Except neither GPL, nor AGPL, would do anything about the case described. And that's even with AGPL violating freedom 0 through its tangled text.

Did you even read the case described? From the article:

"Many of them have made minor or major modifications to the tools, and next to none provide the source to those modifications"

"I wanted to promote community contributions, not to have them monetized by other people who don't even provide the source to their modifications"

If you did, I don't think you understood it any better than the AGPL (or freedom zero). AGPL text is not tangled. It's a very-well written text, if that's the license scope you want.

The case described is the exact purpose of these license.

Footnote: I've released two major tools 95% under the AGPL (with a few minor components under more libertarian licenses). It was the right tool for that job.

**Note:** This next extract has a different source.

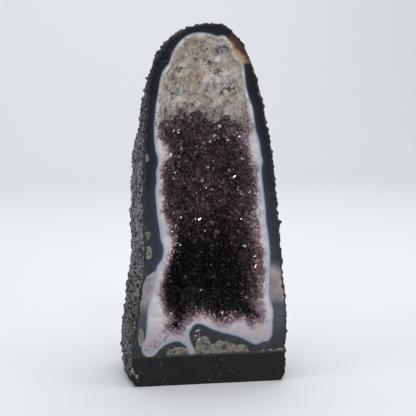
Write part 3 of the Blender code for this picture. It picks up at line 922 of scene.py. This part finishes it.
def makeCrust():
    pale = paleMask(liningGrid)
    # the calcite lies thicker, in low lumps; the ground between the points is only uneven
    lump = 1.6 + 1.9 * noiseAt(liningGrid, 9) + 0.8 * noiseAt(liningGrid + 9, 4)
    lump = lump + 0.25 * noiseAt(liningGrid, 1.8)
    uneven = 0.5 * noiseAt(liningGrid, 3)
    out = np.where(pale > 0, climb(pale, 0, 3) * lump, uneven) * climb(liningGrid[..., 1] - faceY, 0, 3)
    lining = liningGrid + liningNormal * out[..., None]
    lining[..., 1] = np.maximum(lining[..., 1], faceY)
    lining[(0, -1)], lining[:, (0, -1)] = liningGrid[(0, -1)], liningGrid[:, (0, -1)]
    bm = bmesh.new()
    for f in facesOf(addGrid(bm, lining)):
        f.material_index = 1
        f.smooth = f.calc_center_median().z > crust["smoothFrom"] * mm
    addFlat(bm, blueRing, rimOf(lining)[:-1], 0, crust["bandStep"])
    closeBack(bm, blueLine, hollow["rockDepth"], hollow["backGap"])
    piece = makePiece("crystal_ground", bm, (sawnQuartz, druseGround), "crystal_crust")
    giveDistances(piece.data, 0.5, fromBlue=(blueAll[::3], 20.0), fromCrystals=(crystalAll[::3], 0.0))
    giveAttribute(piece.data, "pale", paleMask(coordinatesOf(piece.data)))
    return piece


def repeatShape(template, count):
    # many copies in one bmesh: doubled again and again, with one more where the count is odd
    one, grown = bpy.data.meshes.new("one"), bpy.data.meshes.new("grown")
    template.to_mesh(one)
    template.to_mesh(grown)
    for bit in bin(count)[3:]:
        bm = bmesh.new()
        for part in (grown, grown, one)[:2 + int(bit)]:
            bm.from_mesh(part)
        bm.to_mesh(grown)
        bm.free()
    bm = bmesh.new()
    bm.from_mesh(grown)
    bpy.data.meshes.remove(one)
    bpy.data.meshes.remove(grown)
    return bm


def stampCopies(name, template, frames, finish, **values):
    # one piece of many copies, each put in its own frame: right, up, out and middle, in mm
    verts = np.array([v.co for v in template.verts])
    right, up, out, middle = (a[:, None, :] for a in frames)
    place = middle + verts[None, :, :1] * right + verts[None, :, 1:2] * up + verts[None, :, 2:] * out
    place[..., 1] = np.maximum(place[..., 1], faceY + 0.05)
    piece = makePiece(name, repeatShape(template, len(middle)), (finish,), "crystal_crust")
    piece.data.vertices.foreach_set("co", (place * mm).astype(np.float32).ravel())
    for key, value in values.items():
        giveAttribute(piece.data, key, np.repeat(value, len(verts)))
    return piece


def pointTemplate():
    # a six-sided quartz point: a short prism sunk in the ground, under a six-faced tip
    bm = bmesh.new()
    bmesh.ops.create_cone(bm, cap_ends=True, segments=6, radius1=1, radius2=1, depth=1.6)
    top = [f for f in bm.faces if f.normal.z > 0.9]
    poked = bmesh.ops.poke(bm, faces=top)["verts"]
    bmesh.ops.translate(bm, verts=poked, vec=(0, 0, 1.05))
    return bm


def blockTemplate():
    # a leaning calcite rhomb
    bm = bmesh.new()
    bmesh.ops.create_cube(bm, size=1.6)
    for v in bm.verts:
        v.co.x += 0.35 * v.co.z
        v.co.y += 0.25 * v.co.x
    return bm


def scatter(pitch, seed):
    # jittered places over the lining, row by row
    chance = np.random.default_rng(seed)
    middle = liningGrid[:, liningGrid.shape[1] // 2]
    reach = lengthsAlong(middle)
    levels = np.arange(0.3 * pitch, reach[-1], 0.87 * pitch)
    points, normals = [], []
    for k, level in enumerate(np.interp(levels, reach, np.arange(len(reach)))):
        upper = min(int(level), len(middle) - 2)
        t = level - upper
        row = liningGrid[upper] * (1 - t) + liningGrid[upper + 1] * t
        rowNormal = liningNormal[upper] * (1 - t) + liningNormal[upper + 1] * t
        along = lengthsAlong(row)
        count = max(4, round(along[-1] / pitch))
        places = np.arange(count) + 0.25 + 0.5 * (k % 2) + chance.uniform(-0.33, 0.33, count)
        where = np.clip(places * along[-1] / count, 0, along[-1])
        points.append(np.stack([np.interp(where, along, row[:, a]) for a in range(3)], axis=1))
        normals.append(np.stack([np.interp(where, along, rowNormal[:, a]) for a in range(3)], axis=1))
    points, normals = np.vstack(points), np.vstack(normals)
    points = points + chance.normal(0, 0.16 * pitch, points.shape)
    return points, normals, paleMask(points), chance


def framesFor(points, normals, wide, tall, lean, sink, chance):
    # right, up and out vectors of each copy, scaled to its size
    count = len(points)
    out = unit(normals + chance.normal(0, lean, (count, 3)))
    right = unit(np.cross(out, chance.normal(0, 1, (count, 3))))
    up = np.cross(out, right)
    width = wide[0] + (wide[1] - wide[0]) * chance.random(count) ** 2.2
    # smaller beside the sawn edge
    width = width * (0.6 + 0.4 * climb(points[:, 1] - faceY, 0, 8))
    height = width * chance.uniform(*tall, count)
    squash = chance.uniform(0.8, 1.2, count)
    middle = points + normals * (sink * height)[:, None]
    return right * (width * squash)[:, None], up * width[:, None], out * height[:, None], middle


def growPoints():
    points, normals, pale, chance = scatter(crust["pitch"], crust["seed"])
    keep = pale < chance.uniform(-1, 6, len(points))
    points, normals, pale = points[keep], normals[keep], pale[keep]
    frames = framesFor(points, normals, crust["pointWide"], crust["pointTall"], crust["lean"], 0.15, chance)
    count = len(points)
    grey = climb(pale, -22, 0) * np.clip(chance.normal(0.4, 0.35, count), 0, 0.9)
    dull = (chance.random(count) > 0.3) * chance.uniform(0.6, 1.1, count)
    height, deep = points[:, 2], points[:, 1] - faceY
    patch = noiseAt(points, 16)
    small = noiseAt(points + 70, 5)
    # darker with depth into the hollow, partly the purple deepening and partly painted shade; the right wall
    # stays mauve far in, and the lower middle is painted darkest, partly as shade
    onRight = np.clip(-normals[:, 0], 0, 1) ** 2
    onShelf = np.clip(normals[:, 2], 0, 1)
    low = climb(height, 150, 120)
    reach = 4.5 + (10 + 18 * low) * onRight + 10 * onShelf
    tone = 0.26 + np.minimum(deep / reach, 1) * (0.38 + 0.12 * low) + 0.2 * small + 0.16 * patch
    tone += 0.36 * climb(height, 150, 90) * climb(deep, 12, 28) * (1 - onRight)
    tone -= 0.1 * climb(pale, -18, 0)
    tone = np.clip(tone, 0.02, 1)
    darkest = tone > 0.9
    shade = np.clip(chance.normal(0.45, 0.23, count), 0, 1)
    # painted highlight: the points picked here are coloured and shaded as glints
    share = np.where(darkest, crust["darkGlints"], crust["glints"])
    glint = (chance.random(count) > 1 - share).astype(float) * (deep > 3)
    dull += 0.9 * darkest
    dull[glint > 0] = 0
    values = {"tone": tone, "shade": shade, "grey": grey, "dull": dull, "glint": glint}
    upper = height >= crust["splitAt"]
    return [stampCopies(name, pointTemplate(), [a[part] for a in frames], amethyst,
                        **{key: value[part] for key, value in values.items()})
            for name, part in (("amethyst_upper", upper), ("amethyst_lower", ~upper))]


def growCalcite():
    points, normals, pale, chance = scatter(crust["palePitch"], crust["seed"] + 1)
    keep = (pale > 1.5) & (points[:, 1] > faceY + 2.5)
    points, normals, pale = points[keep], normals[keep], pale[keep]
    frames = framesFor(points + normals * 1.2, normals, crust["paleWide"], crust["paleTall"],
                       crust["paleLean"], 0.3, chance)
    return stampCopies("calcite_blocks", blockTemplate(), frames, calcite,
                       shade=chance.random(len(points)), pale=pale)


ground = makeCrust()
print("crust ground made", len(ground.data.polygons))
for druse in growPoints():
    print("points grown", len(druse.data.polygons))
growth = growCalcite()
print("calcite grown", len(growth.data.polygons))


# camera, floor and light, in metres

stage = {"half": 1.6, "bend": 0.9, "bendSteps": 12, "wallHeight": 2.5}


def extrudeEdges(bm, edges):
    # the new points and the new edges
    made = bmesh.ops.extrude_edge_only(bm, edges=edges)["geom"]
    return [[g for g in made if isinstance(g, kind)] for kind in (bmesh.types.BMVert, bmesh.types.BMEdge)]


def standStage():
    # a pale floor that sweeps up behind
    bm = bmesh.new()
    bmesh.ops.create_grid(bm, x_segments=1, y_segments=1, size=stage["half"])
    back = [e for e in bm.edges if all(v.co.y > 0 for v in e.verts)]
    for step in range(stage["bendSteps"]):
        angle = math.radians(90) * (step + 1) / stage["bendSteps"]
        verts, back = extrudeEdges(bm, back)
        for v in verts:
            v.co.y = stage["half"] + stage["bend"] * math.sin(angle)
            v.co.z = stage["bend"] * (1 - math.cos(angle))
    bmesh.ops.translate(bm, verts=extrudeEdges(bm, back)[0], vec=(0, 0, stage["wallHeight"]))
    bmesh.ops.recalc_face_normals(bm, faces=bm.faces)
    for f in bm.faces:
        f.smooth = True
    paper = Finish("palePaper", Base_Color=linear(224, 226, 229), Roughness=0.6)
    showMesh("floor", bm, (paper,))


view = {"place": (-0.1801991, -1.0768274, 0.2940563), "aim": (0.0091338, 0, 0.1520305), "lens": 102.54}

middle = (0, 0, 0.15)
lights = (
    # name, place, aim, size, watts
    ("topSoft", (0.0, -0.1, 1.5), middle, 1.3, 9.0),
    ("leftSoft", (-1.5, -0.5, 0.8), middle, 1.0, 6.5),
    ("rightSoft", (1.4, -0.7, 0.9), middle, 1.0, 5.0),
    ("backSoft", (0.3, 0.7, 1.9), (0.2, 2.4, 0.5), 1.6, 25.0),
    ("glintLeft", (-0.7, -1.5, 1.0), middle, 0.14, 2.2),
    ("glintRight", (0.5, -1.5, 0.7), middle, 0.14, 1.8),
    ("glintHigh", (0.1, -1.2, 1.3), middle, 0.16, 2.2),
)


def standAt(name, data, place, aim):
    # an object at its place, turned to what it aims at
    thing = show(name, data)
    thing.location = place
    thing.rotation_euler = (Vector(aim) - Vector(place)).to_track_quat("-Z", "Y").to_euler()
    return thing


def standLights():
    for name, place, aim, size, watts in lights:
        light = bpy.data.lights.new(name, "AREA")
        light.shape = "SQUARE"
        light.size = size
        light.energy = watts
        standAt(name, light, place, aim)
    world = bpy.data.worlds.new("studio")
    world.use_nodes = True
    sky = world.node_tree.nodes["Background"].inputs
    sky["Color"].default_value = linear(232, 236, 242)
    sky["Strength"].default_value = 0.4
    bpy.context.scene.world = world


def standCamera():
    camera = standAt("camera", bpy.data.cameras.new("camera"), view["place"], view["aim"])
    camera.data.lens = view["lens"]
    camera.data.clip_start = 0.01
    bpy.context.scene.camera = camera


standStage()
standLights()
standCamera()
bpy.context.scene.view_settings.view_transform = "Standard"
print("studio set")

  • Yeah, I've read the text.

    And it's trivial to be compliant with AGPL in this case without any effective change to the behaviour or problems caused. Yes, there would be source code link somewhere, but it can take 0.01% of the SEO spam and be still compliant.

    • There are plenty of examples of BSD-licensed code authors being burnt like this (including original ones from Berkeley, which were an impetus for the creation of the GPL; there were proprietary Unix systems built on top of volunteer-written code competing with the original systems).

      Can you point me to any concrete examples of authors of AGPL-licensed code being burnt like this?

      Circumventing the AGPL is trivial only on paper. It's hard in any human organization. In practice, parasites usually keep a long distance from the AGPL for reasons which will make sense to you if you sketch out what circumvention means in practice, what it means for org design, and the ROI there (not to mention the social signalling; not all parties are malicious).